Study: Wyoming Has Capacity to Raise Taxes
As Wyoming lawmakers grapple with mounting budget deficits due to lost oil, gas and coal revenues, a new report by the Wyoming Center for Business and Economic Analysis showed the state can afford some tax increases without making the state less competitive with neighboring states for business development.
Nick Colsch, director of the Wyoming Center for Business and Economic Analysis and co-author of the report, said raising taxes could be done in a way that would not put an undue burden on low-wage workers.
"The two you'd want to avoid raising, to avoid hurting low-wage workers, would be the sales tax and fuel tax," Colsch explained. "Lower-income earners pay more of their income in percentage terms in those two taxes than do high income earners."
Raising commercial, industrial and residential property taxes would not impact most low-income workers.
Colsch's team compared Wyoming's tax rates to the median rates of surrounding states and found Wyoming could pay more because of the state's already low tax rates and lower cost of living.

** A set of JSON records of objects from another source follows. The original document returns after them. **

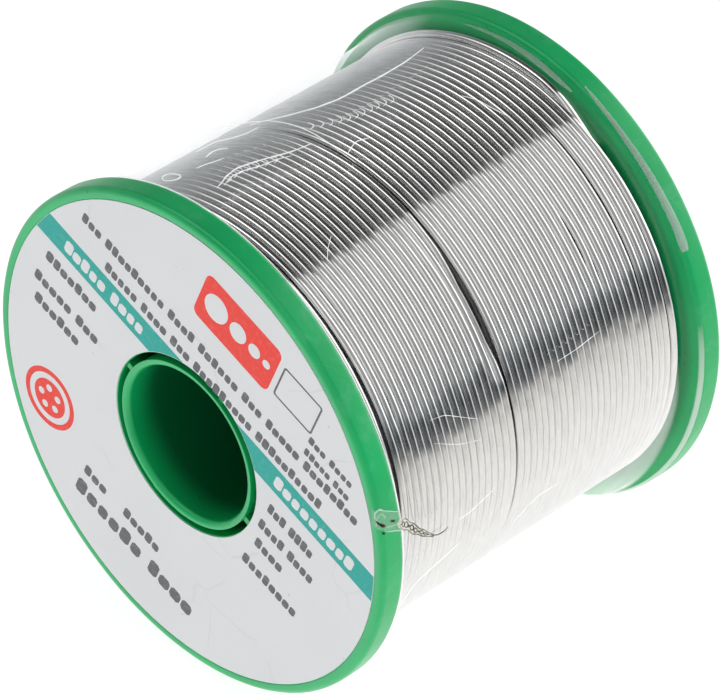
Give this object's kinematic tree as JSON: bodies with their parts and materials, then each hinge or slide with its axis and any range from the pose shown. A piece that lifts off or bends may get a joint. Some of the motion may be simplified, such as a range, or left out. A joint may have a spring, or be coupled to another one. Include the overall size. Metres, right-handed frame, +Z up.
{
  "type": "solder wire spool",
  "caption": "Flanged plastic reel of flux-cored solder wire, with a ribbed bore, a label on one flange and a clear shrink film round the winding.",
  "frame": {"origin": "on the surface that the rims stand on, below the middle of the reel", "axes": "+Z up, Y along the bore, the labelled flange faces -Y"},
  "size_m": [0.065, 0.056, 0.065],
  "materials": {
    "green_plastic": "moulded green styrene, semi-gloss",
    "solder_wire": "drawn tin-silver-copper alloy, bright with a soft grain",
    "flux": "amber rosin",
    "label": "coated white paper with a plain printed design",
    "film": "clear shrink film, glossy with fine wrinkles"
  },
  "bodies": {
    "root": {"front_flange": "green_plastic", "rear_flange": "green_plastic", "barrel": "green_plastic", "bore_tube": "green_plastic", "winding_core": "solder_wire", "outer_turns": "solder_wire", "free_end": "solder_wire", "flux_core": "flux", "front_label": "label", "shrink_film": "film"}
  },
  "joints": []
}
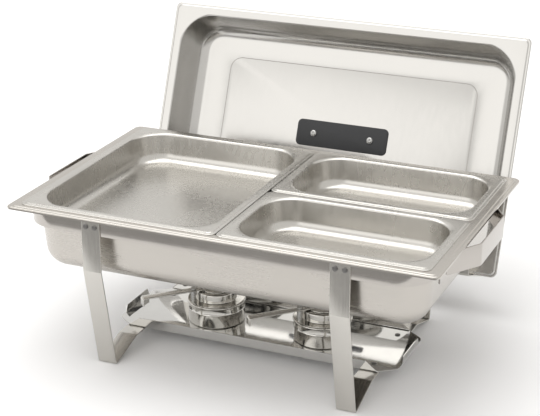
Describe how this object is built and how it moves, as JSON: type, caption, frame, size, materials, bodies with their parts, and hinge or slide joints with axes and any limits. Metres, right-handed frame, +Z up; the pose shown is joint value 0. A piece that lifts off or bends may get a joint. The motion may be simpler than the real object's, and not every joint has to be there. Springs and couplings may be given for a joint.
{
  "type": "chafing dish food warmer",
  "caption": "Stainless steel food warmer: a riveted strip stand, a water pan, lift-out food pans, fuel burners on a tray, and a lid standing on edge in rests behind it.",
  "frame": {"origin": "on the table under the middle of the whole set, lid and rests included", "axes": "+X along the long side, from the half-size pan to the quarter-size pans, +Y to the back where the lid stands, +Z up"},
  "size_m": [0.584, 0.5201, 0.3553],
  "materials": {
    "brushed_steel": "satin brushed stainless steel",
    "pan_steel": "fine satin drawn stainless steel",
    "mirror_steel": "mirror-polished stainless steel",
    "black_plastic": "black moulded heat-resistant plastic",
    "screw_steel": "plain turned steel",
    "insert_brass": "turned brass"
  },
  "bodies": {
    "stand": {"support_ring": "brushed_steel", "leg_strip_left": "brushed_steel", "leg_strip_right": "brushed_steel", "fuel_tray": "mirror_steel", "carry_handle_left": "brushed_steel", "carry_handle_right": "brushed_steel", "lid_rest_left": "brushed_steel", "lid_rest_right": "brushed_steel", "leg_rivets": "screw_steel", "handle_rivets": "screw_steel", "rest_rivets": "screw_steel", "tray_rivets": "screw_steel"},
    "water_pan": {"water_pan": "pan_steel"},
    "half_pan": {"half_food_pan": "pan_steel"},
    "quarter_pan_front": {"quarter_food_pan_front": "pan_steel"},
    "quarter_pan_rear": {"quarter_food_pan_rear": "pan_steel"},
    "lid": {"lid_shell": "pan_steel", "lid_inner_plate": "black_plastic", "lid_grip": "black_plastic", "grip_inserts": "insert_brass", "lid_screws": "screw_steel"},
    "burner_left": {"burner_cup_left": "mirror_steel", "fuel_can_left": "mirror_steel", "burner_collar_left": "mirror_steel", "snuffer_stud_left": "screw_steel"},
    "snuffer_left": {"snuffer_cap_left": "mirror_steel", "snuffer_lever_left": "mirror_steel", "cap_rivets_left": "screw_steel"},
    "burner_right": {"burner_cup_right": "mirror_steel", "fuel_can_right": "mirror_steel", "burner_collar_right": "mirror_steel", "snuffer_stud_right": "screw_steel"},
    "snuffer_right": {"snuffer_cap_right": "mirror_steel", "snuffer_lever_right": "mirror_steel", "cap_rivets_right": "screw_steel"}
  },
  "joints": [
    {"name": "water_pan_lift", "type": "slide", "parent": "stand", "child": "water_pan", "axis": [0, 0, 1], "range_m": [0, 0.11]},
    {"name": "half_pan_lift", "type": "slide", "parent": "water_pan", "child": "half_pan", "axis": [0, 0, 1], "range_m": [0, 0.09]},
    {"name": "quarter_pan_front_lift", "type": "slide", "parent": "water_pan", "child": "quarter_pan_front", "axis": [0, 0, 1], "range_m": [0, 0.09]},
    {"name": "quarter_pan_rear_lift", "type": "slide", "parent": "water_pan", "child": "quarter_pan_rear", "axis": [0, 0, 1], "range_m": [0, 0.09]},
    {"name": "lid_lift", "type": "slide", "parent": "stand", "child": "lid", "axis": [0, 0.3746, 0.9272], "range_m": [0, 0.12]},
    {"name": "burner_left_lift", "type": "slide", "parent": "stand", "child": "burner_left", "axis": [0, 0, 1], "range_m": [0, 0.035]},
    {"name": "snuffer_left_swing", "type": "hinge", "parent": "burner_left", "child": "snuffer_left", "pos_m": [-0.09763, -0.1089, 0.0627], "axis": [0, 0, 1], "range_deg": [0, 75]},
    {"name": "burner_right_lift", "type": "slide", "parent": "stand", "child": "burner_right", "axis": [0, 0, 1], "range_m": [0, 0.035]},
    {"name": "snuffer_right_swing", "type": "hinge", "parent": "burner_right", "child": "snuffer_right", "pos_m": [0.05237, -0.1089, 0.0627], "axis": [0, 0, 1], "range_deg": [0, 75]}
  ]
}
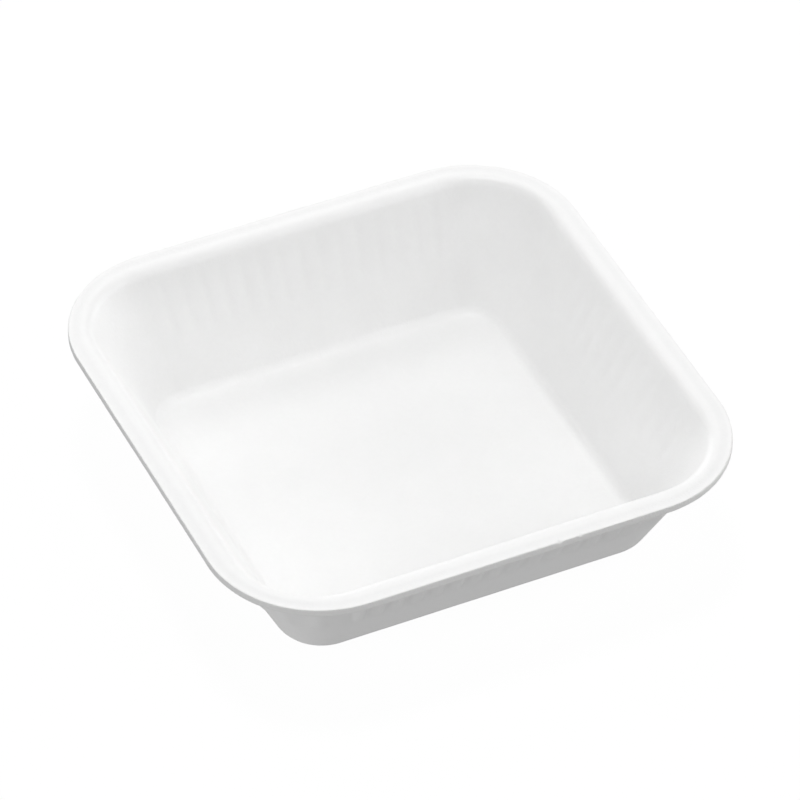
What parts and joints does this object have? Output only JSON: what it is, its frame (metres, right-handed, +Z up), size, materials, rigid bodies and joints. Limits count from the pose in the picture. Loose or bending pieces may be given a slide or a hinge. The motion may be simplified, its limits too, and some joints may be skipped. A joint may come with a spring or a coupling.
{
  "type": "foam deli tray",
  "caption": "Square one-piece foam tray with a flat floor, sloping fluted walls, rounded corners and a flat rim, for holding portioned deli food.",
  "frame": {"origin": "middle of the underside, on the surface the tray stands on", "axes": "+Z up through the open mouth; +X along the front edge of the rim to the right; +Y from the front edge, which has two small dents, to the back edge"},
  "size_m": [0.135, 0.135, 0.0325],
  "materials": {
    "foam": "white polystyrene foam with a smooth satin skin and a fine cell grain"
  },
  "bodies": {
    "root": {"tray": "foam"}
  },
  "joints": []
}
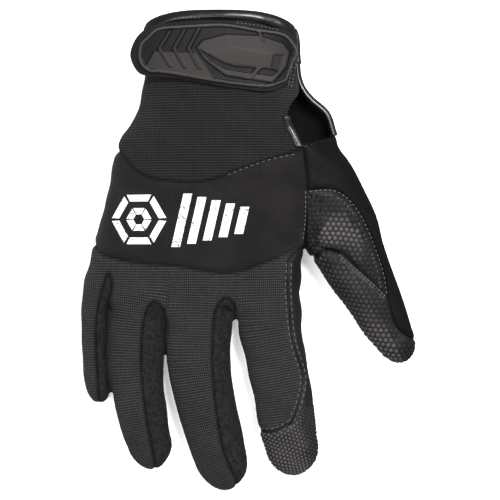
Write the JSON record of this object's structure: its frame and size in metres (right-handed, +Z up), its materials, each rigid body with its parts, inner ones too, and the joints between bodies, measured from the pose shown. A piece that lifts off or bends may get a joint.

Lawmakers have largely resisted raising taxes to stabilize budgets, warning it would blunt economic growth.
Colsch countered Wyoming's low tax rates don't always produce economic growth, and noted the state has seen slower gross domestic product growth over the past decade compared with states with higher taxes.
He added Wyoming's population declined every year between 2016 and 2019, in part because of budget cuts where teachers and other public-sector workers lost jobs.
"So then it forces jobs out of the state," Colsch observed. "We just have a large percentage of public workers, and so any time you're losing population due to an unstable state budget, it makes it harder to attract people."
Researchers project Wyoming could bring in more than $800 million in new revenues without putting the state at a competitive disadvantage. If the state adopted a tax code similar to South Dakota's, the study projects Wyoming could add $1.1 billion dollars to state coffers annually.